British bus operating company

Jolly Bus was an English bus company operating in Sunderland from 1923 until 1995.

==History==
In July 1923, WH Jolly commenced operating a service from South Hylton to Sunderland. Following the closure of the railway it was extended from the outskirts of Sunderland into the city centre.

The Jolly Bus ran from Claxheugh Road (map) in South Hylton to Evesham (map) and Sunderland city centre (map).

The Jolly Bus trademark features were both the colour, cream with a brown stripe, and the rear seat, made of varnished wooden slats. WH Jolly also ran a small number of coaches.

After deregulation, pressure from other services and the announcement of the Tyne & Wear Metro extension to Sunderland and South Hylton caused the company to cease operations on 1 July 1995.

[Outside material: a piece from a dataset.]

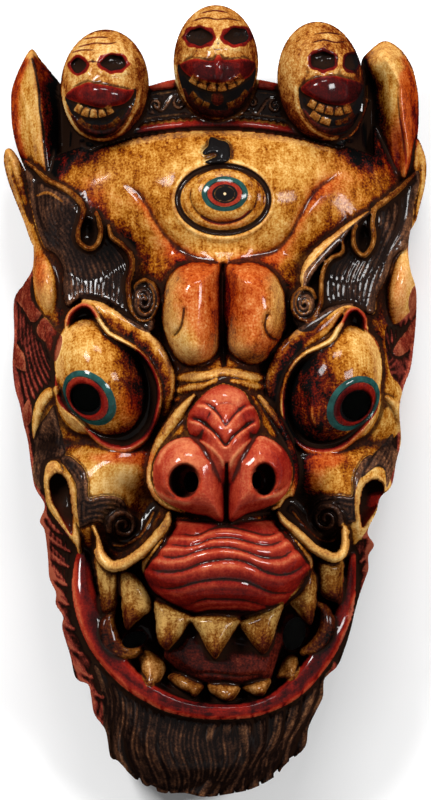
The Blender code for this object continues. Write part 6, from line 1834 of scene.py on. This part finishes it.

After the company closed the buses were sold to other companies. It is believed Duple Dominant bodied Bedford YMT KTY 23X was sold to Emsworth & District before being donated to Asia Bus Response, as a response to the Tsunami Disaster of 26 December 2004.

Duple Dominant bodied Bedford YMTs BGR 683W and BGR 684W were sold to Minsterley Motors, the latter operated until at least 2006 as a school bus for Mary Webb School and Science College in Pontesbury. It has since been preserved.